There were daytime things too. I went to see the Hermitage which was incredibly intricate and would have been even more so if I understood the faintest bit about art. Then there was the midnight boat tour watching the bridges open at midnight (real touristy but loads of fun!) and my favourites; the torture museum and the Great's Antropology and Ethnography museum (Google it). Just to confirm, St. Peter was a well educated guy.
Small details excited me in The Big P. Its architecture was defiant in places we know as alleys, lanes and off roads. Its history was undeniably visible and the palace gardens were stunning (aside helping a hangover) but it wasn't Russia to what I had grown to know. I became distant and looked forward to the communist capital.

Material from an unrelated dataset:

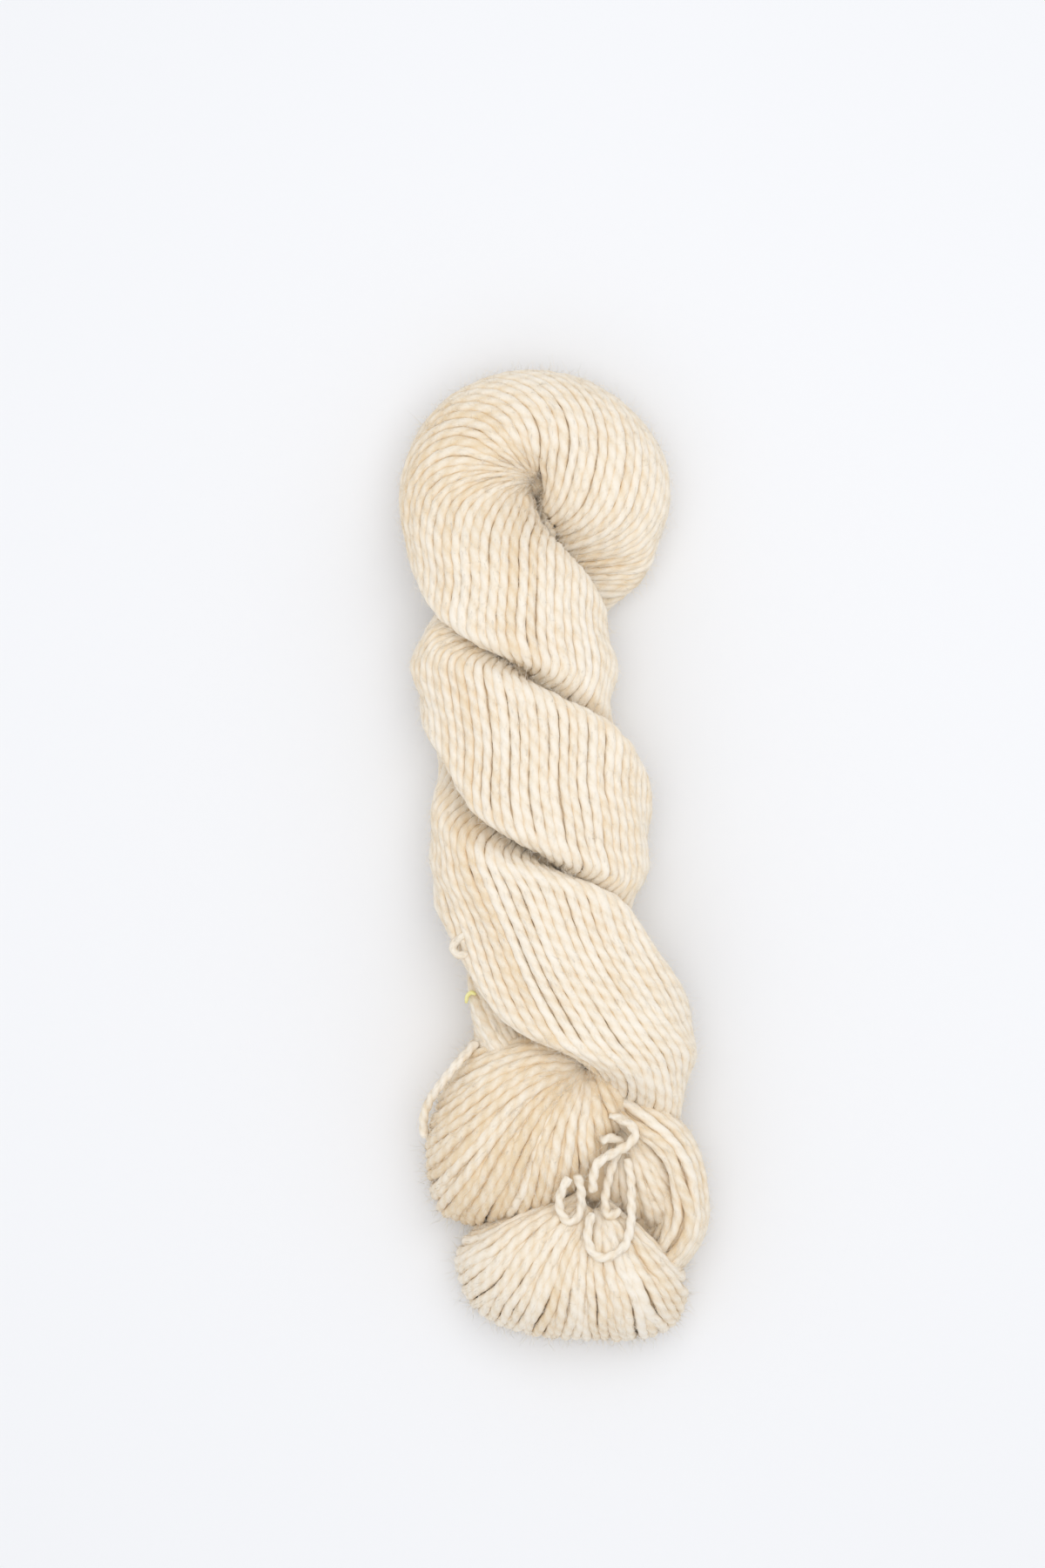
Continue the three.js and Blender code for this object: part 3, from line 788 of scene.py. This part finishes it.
def layYarns(piece, surface, rows, share, awake, span, hand, own):
    # each lane's line under the surface, with its own wander, depth, thickness and tone
    facts, count = {**laneLay, **own}, share.shape[1]
    slow = unitNoise(len(rows), count, facts["slow"])
    quick = unitNoise(len(rows), count, facts["slow"] * 0.35)
    share = share + (slow * 0.7 + quick * 0.3) * facts["wander"] * facts["loose"] / count
    place = evenPlaces(surface, rows, share, span)
    grid = rows[:, None] + 0 * place
    points = firmRows(surface(grid, place), facts["smooth"])
    normal = unit(blurRows(surfaceNormal(surface, grid, place, hand), facts["smooth"]))
    lift = facts["rise"] * facts["loose"] * unitNoise(len(rows), count, facts["slow"] * 0.6)
    lift = np.clip(lift, -facts["riseLimit"], facts["riseLimit"])
    points = points - (facts["inset"] + (1 - awake) * facts["sink"] - lift)[..., None] * normal
    for j in range(count):
        path, up, level = resample(points[:, j], yarn["step"], normal[:, j], awake[:, j:j + 1])
        radius, tone = ownLooks(len(path), facts)
        path[:, 2] = np.maximum(path[:, 2], yarn["lowest"])
        # painted shade: darker where the yarn has sunk under its neighbours
        addTube(piece, path, up, radius, tone - facts["sinkPaintedShade"] * (1 - level[:, 0]))


secondEnd = {  # turns of the second strand that run on under the open loops
    "from": 2.74, "to": 2.90, "lanes": 40,
    "lay": {"wander": 0.25, "rise": 0.15, "sink": 0.0, "inset": 1.7, "tone": 0.30},
}
rows = evenRows(strandPoint, secondEnd["from"], secondEnd["to"], 2 * np.pi, laneFit["rowStep"])
share = np.tile(np.arange(secondEnd["lanes"]) / secondEnd["lanes"], (len(rows), 1))
layYarns(strandPieces["secondStrandTurns"], strandPoint, rows, share, np.ones_like(share),
         2 * np.pi, 1, secondEnd["lay"])
for name, piece in strandPieces.items():
    makePiece(name, piece)


# the open loops at the tied end

fanShape = {  # shared by the three fans
    "brow": 0.42,  # share of each ray where it reaches its crest
    "foot": 0.5,  # and where its underside leaves the table
    "power": 2.4,  # larger makes the fall to the rim squarer
    "end": 1.5, "rimAt": 0.97,  # end of the yarns under the rim, and where they are counted
}
fans = {
    "leftFanTurns": {
        "root": (11.0, -58.5), "rootTop": 27.0,
        "angle": [140, 155, 170, 185, 200, 218, 228, 246, 272, 292, 312, 325],
        "bend": [31, 28, 24, 19, 14, 6, 1, -7, -14, -23, -24, -18],
        "reach": [32.5, 37.5, 43, 49.5, 55.5, 60.5, 60.5, 55.5, 44, 33, 22, 16],
        "crest": [27, 33, 37, 39, 39.5, 39.5, 39, 37.5, 35.5, 33.5, 32.5, 31.5],
        "rim": [16, 16, 15, 15, 14, 13, 12, 12, 14, 20, 24, 26],
        # tone lower than the other fans: painted shade on the left side of the hank
        "pitch": 2.45, "start": 0.05, "hand": 1, "lay": {"loose": 1.2, "tone": 0.17}},
    "frontFanTurns": {
        "root": (12.5, -96.5), "rootTop": 26.0,
        "angle": [192, 200, 213, 229, 246, 262, 280, 297, 312, 324],
        "bend": [6, 5, 3, 0, 0, 0, 0, 0, -2, -4],
        "reach": [34, 43, 46.5, 48, 45, 43, 43.5, 45, 40.5, 30],
        "crest": [24, 31, 34, 35, 36, 36, 36, 35, 32, 25],
        "rim": [13, 11, 10, 10, 10, 10, 10, 10, 11, 13],
        "pitch": 2.4, "start": 0.10, "hand": 1, "lay": {"loose": 1.1, "tone": 0.34}},
    "innerFanTurns": {
        "root": (17.5, -74.0), "rootTop": 22.0,
        "angle": [338, 326, 312, 298, 284, 270, 256],
        "bend": [-24, -18, -10, -5, 0, 0, 0],
        "reach": [26, 32, 36.5, 37, 34, 30, 26],
        "crest": [27, 29, 30, 30, 29, 28, 26],
        "rim": [12, 12, 12, 12, 12, 12, 12],
        "pitch": 2.6, "start": 0.12, "hand": -1, "lay": {"loose": 1.3, "tone": 0.32}},
}


def fanSurface(fan):
    # rays from the root over a crest to the rim (s 0 to 1), then back under it (s 1 to 2); each ray
    # rises as a quarter sine, then falls to the rim and to the table as a squared-off quarter circle
    knots, shape = np.arange(len(fan["angle"])), fanShape

    def point(s, u):
        s, u = np.broadcast_arrays(np.asarray(s, float), np.asarray(u, float))
        angle, bend, reach, crest, rim = (along(knots, fan[key], u * knots[-1])
                                          for key in ("angle", "bend", "reach", "crest", "rim"))
        t = np.where(s <= 1, s, 2 - s)
        turned = np.radians(angle + bend * t)
        past = np.clip((t - shape["brow"]) / (1 - shape["brow"]), 0, 1)
        below = np.clip((t - shape["foot"]) / (1 - shape["foot"]), 0, 1)
        climb = np.sin(np.minimum(t / shape["brow"], 1) * np.pi / 2)
        rise = fan["rootTop"] + (crest - fan["rootTop"]) * climb
        over = rim + (crest - rim) * np.sqrt(1 - past ** shape["power"])
        under = rim * (1 - np.sqrt(1 - below ** shape["power"]))
        z = np.where(s <= 1, np.where(t < shape["brow"], rise, over), under)
        x = fan["root"][0] + reach * t * np.cos(turned)
        return np.stack([x, fan["root"][1] + reach * t * np.sin(turned), z], -1)

    return point


for name, fan in fans.items():
    surface = fanSurface(fan)
    rim = surface(np.full(200, fanShape["rimAt"]), np.linspace(0, 1, 200))
    count = int(lengthsAlong(rim)[-1] / fan["pitch"])
    rows = evenRows(surface, fan["start"], fanShape["end"], 1.0, laneFit["rowStep"])
    start = np.tile((np.arange(count) + 0.5) / count, (len(rows), 1))
    share, awake = layLanes(surface, rows, start, 1.0, False)
    piece = newPiece()
    layYarns(piece, surface, rows, share, awake, 1.0, fan["hand"], fan["lay"])
    makePiece(name, piece)
    print(f"{name}: {count} yarns")

endLoop = {
    "x": [18.5, 27, 34.5, 37.5, 37.5, 31, 20],
    "y": [-71.5, -77, -85, -95.5, -106, -115, -120],
    "z": [20, 21, 20, 18, 16, 13, 11],
    "wide": [4, 6, 6.5, 6.5, 6.5, 6.5, 6.5],
    "deep": [9, 13, 14, 14, 13, 11, 10],
    "span": (0.05, 5.95), "lanes": 20, "twist": 0.02,
    "lay": {"wander": 0.25, "smooth": 5.0, "inset": 0.5, "loose": 1.5, "tone": 0.32},
}


def loopPoint(v, theta):
    # an upright oval carried along the loop's line
    v, theta = np.broadcast_arrays(np.asarray(v, float), np.asarray(theta, float))
    knots = np.arange(len(endLoop["x"]))

    def column(key, at):
        return along(knots, endLoop[key], at)

    runX = column("x", v + 0.01) - column("x", v - 0.01)
    runY = column("y", v + 0.01) - column("y", v - 0.01)
    length = np.hypot(runX, runY)
    across = column("wide", v) * np.cos(theta)
    return np.stack([column("x", v) + across * runY / length, column("y", v) - across * runX / length,
                     column("z", v) + column("deep", v) * np.sin(theta)], -1)


rows = evenRows(loopPoint, *endLoop["span"], 2 * np.pi, laneFit["rowStep"])
start = np.arange(endLoop["lanes"]) / endLoop["lanes"] + endLoop["twist"] * rows[:, None]
share, awake = layLanes(loopPoint, rows, start, 2 * np.pi, True)
piece = newPiece()
layYarns(piece, loopPoint, rows, share, awake, 2 * np.pi, 1, endLoop["lay"])
makePiece("endLoopTurns", piece)


# the wool under the outer turns, toned dark as painted shade where it shows between them

core = {
    "depth": 1.5,  # under the wound surface
    "seamDepth": 1.6, "seamAt": (0.76, 0.95),  # and deeper where the yarns dive between the strands
    "endLead": 4.0,  # starts to drop this far before the second strand's yarns do
    "fanDepth": 1.6, "fanSpan": (0.12, 1.6), "fanRays": 48, "fanSides": 56,
    "loopRings": 60, "loopSides": 24,
    "eyeHeights": [0.5, 8, 15, 20, 22.5], "eyeRadii": [4.5, 4.5, 4.5, 3.375, 1.575],
    "rodSpan": (84, -44), "rodRings": 60, "rodRadius": 5.0, "rodHeight": 10.5,
    "lumps": [((15.0, -90.0), (17.0, 20.0), 28.5), ((11.0, -58.5), (7.0, 7.0), 27.5),  # middle, reach, top
              ((25.0, -104.0), (10.0, 9.0), 22.0), ((12.5, -96.5), (6.0, 6.0), 29.0)],
}


def circle(sides):
    # angles evenly round a full turn
    return np.arange(sides) / sides * 2 * np.pi


def strandShell():
    # the wound surface set in by the core's depth, more where the yarns dive
    seamward = ease(np.abs(ringPlaces) / np.pi, *core["seamAt"])[None, :, None]
    start = -strandTurns["endFrom"] - core["endLead"]
    endward = ease(-wound[..., 1:2], start, start + strandTurns["endLength"])
    endward = endward * (strandRows > strandTurns["endAfter"])[:, None, None]
    depth = core["depth"] + core["seamDepth"] * seamward + strandTurns["endDive"] * endward
    return (wound - depth * woundOut)[::4, :-1:4]


def loopShell():
    # the end loop's surface set in by the core's depth
    rings = np.linspace(*endLoop["span"], core["loopRings"])
    v, theta = np.meshgrid(rings, circle(core["loopSides"]), indexing="ij")
    return loopPoint(v, theta) - core["depth"] * surfaceNormal(loopPoint, v, theta, 1)


def fanShell(fan):
    # each ray of the fan goes out over the top and back underneath as one closed ring
    surface = fanSurface(fan)
    out = np.linspace(*core["fanSpan"], core["fanSides"])
    u, s = np.meshgrid(np.linspace(0.01, 0.99, core["fanRays"]), out, indexing="ij")
    points = surface(s, u) - core["fanDepth"] * surfaceNormal(surface, s, u, fan["hand"])
    points[..., 2] = np.maximum(points[..., 2], 1.0)
    return points


def eyePeg():
    # a round peg under the eye of the folded end, narrower at its top
    height, radius = np.array(core["eyeHeights"])[:, None], np.array(core["eyeRadii"])[:, None]
    turn = circle(20)
    x, y = strandShape["foldX"] + radius * np.cos(turn), strandShape["foldY"] + radius * np.sin(turn)
    return np.stack([x, y, height + 0 * turn], -1)


def rod():
    # an upright oval bar midway between the two strands
    heights = np.linspace(*core["rodSpan"], core["rodRings"])[:, None]
    turn = circle(24)
    x = middleLine(heights) + core["rodRadius"] * np.cos(turn)
    return np.stack([x, heights + 0 * turn,
                     strandShape["middleHeight"] + core["rodHeight"] * np.sin(turn) + 0 * x], -1)


def dome(at, reach, top):
    # half an egg standing on the table
    level = np.linspace(0, 0.97, 12)[:, None]
    turn = circle(32)
    wide = np.sqrt(1 - level ** 2)
    return np.stack([at[0] + reach[0] * wide * np.cos(turn), at[1] + reach[1] * wide * np.sin(turn),
                     1 + (top - 1) * level + 0 * turn], -1)


piece = newPiece()
shells = [strandShell(), loopShell()] + [fanShell(fan) for fan in fans.values()] + [eyePeg(), rod()]
for points in shells + [dome(*lump) for lump in core["lumps"]]:
    addGrid(piece, points)
makePiece("hankCore", piece)


# a stray kink of yarn on the third turn, and the short yellow thread

looseBits = {
    "strayKink": {
        "route": [(-21.5, -20.5, 33.5), (-24.2, -22.5, 33.4), (-26.8, -24.2, 32.6), (-28, -26.4, 32.4),
                  (-26.4, -28.4, 33.0), (-23.6, -27.8, 33.6)],
        "width": 2.5, "tone": 0.38, "as": ()},
    "markerThread": {
        "route": [(-24.4, -42.4, 22), (-24, -40.4, 23.4), (-22.8, -39.4, 24.4), (-21.6, -40, 25)],
        "width": 1.3, "tone": 0.45, "as": (yellowThread, "yellow_thread", "marker_thread")},
}
for name, facts in looseBits.items():
    path = smoothRoute(facts["route"], 0.5)
    radius, tone = np.full(len(path), facts["width"] / 2), np.full(len(path), facts["tone"])
    piece = newPiece()
    addTube(piece, path, upward, radius, tone, tipStart=0.7, tipEnd=0.7)
    makePiece(name, piece, *facts["as"])


# the halo of stray fibres

wisps = {
    "count": 11800,  # in each of three pieces
    "length": (1.5, 4.8), "thickness": 0.12, "taper": [1.0, 0.75, 0.2], "tone": 0.62,
    "lean": (18, 75),  # degrees off the yarn
    "turn": (-95, 95),  # degrees round the yarn, from its outward side
    "curl": 0.45, "rootDepth": 0.85,
    "above": 4,  # the lowest roots above the table
}


def addWisps(piece, roots, count):
    # three-sided tapering hairs rooted at random on the yarns: each runs out from its root along its
    # heading and bends with the square of the way along it
    path, tangent, normal, radius = (np.concatenate([root[k] for root in roots]) for k in range(4))
    high = np.flatnonzero(path[:, 2] > wisps["above"])
    pick = dice.choice(high, count)
    turn = np.radians(dice.uniform(*wisps["turn"], count))[:, None]
    side = np.cross(tangent[pick], normal[pick])
    out = normal[pick] * np.cos(turn) + side * np.sin(turn)
    way = tangent[pick] * dice.choice([-1.0, 1.0], count)[:, None]
    lean = np.radians(dice.uniform(*wisps["lean"], count))[:, None]
    length = dice.uniform(*wisps["length"], count)[:, None, None]
    heading = way * np.cos(lean) + out * np.sin(lean)
    curl = unit(dice.standard_normal((count, 3))) * wisps["curl"]
    root = path[pick] + out * (radius[pick] * wisps["rootDepth"])[:, None]
    taper = np.array(wisps["taper"])
    rings, sides = len(taper), 3
    reach = np.linspace(0, 1, rings)[None, :, None]
    middle = root[:, None] + length * (heading[:, None] * reach + curl[:, None] * reach ** 2)
    across = unit(np.cross(heading, out + 0.3 * curl))
    thick = wisps["thickness"] / 2 * taper[None, :, None, None]
    corner = circle(sides)[:, None]
    ring = np.cos(corner) * across[:, None, None] + np.sin(corner) * out[:, None, None]
    points = (middle[:, :, None] + thick * ring).reshape(-1, 3)
    first = rings * sides * np.arange(count)[:, None]
    quads, caps = ringFaces(piece["count"], rings, sides)
    quads = (first[:, :, None] + quads[None]).reshape(-1, 4)
    caps = np.concatenate([first + cap for cap in caps])
    fibre = np.zeros((quads.size, 2)), np.zeros((caps.size, 2))
    addMesh(piece, points, (quads, caps), fibre, np.full(len(points), wisps["tone"]))


for name in ("wispsFirst", "wispsSecond", "wispsThird"):
    piece = newPiece()
    addWisps(piece, wispRoots, wisps["count"])
    makePiece(name, piece)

The final leg. The last train. The finale. Moscow. Dark, bleak and dangerous. Just what I'd hoped for. Wipe any trace of a smile across your face and colour off the buildings, Lenin is resting in the square and there are secret underground musings open by invitation only. Moscow, like Beijing, keeps its capital standard and there's a novelty in it somewhere once you arrive years after the revolution.
Then one month later through 9 cities and 5669 miles. Through Siberia, the Urals, Volga, Northwestern and Central Russia and through Orthodox Christian, Buddhist and Islamic Russia, motherland you exhausted me, but it was worth the trip. I'll be back in the winter. Until then, from Russia with love.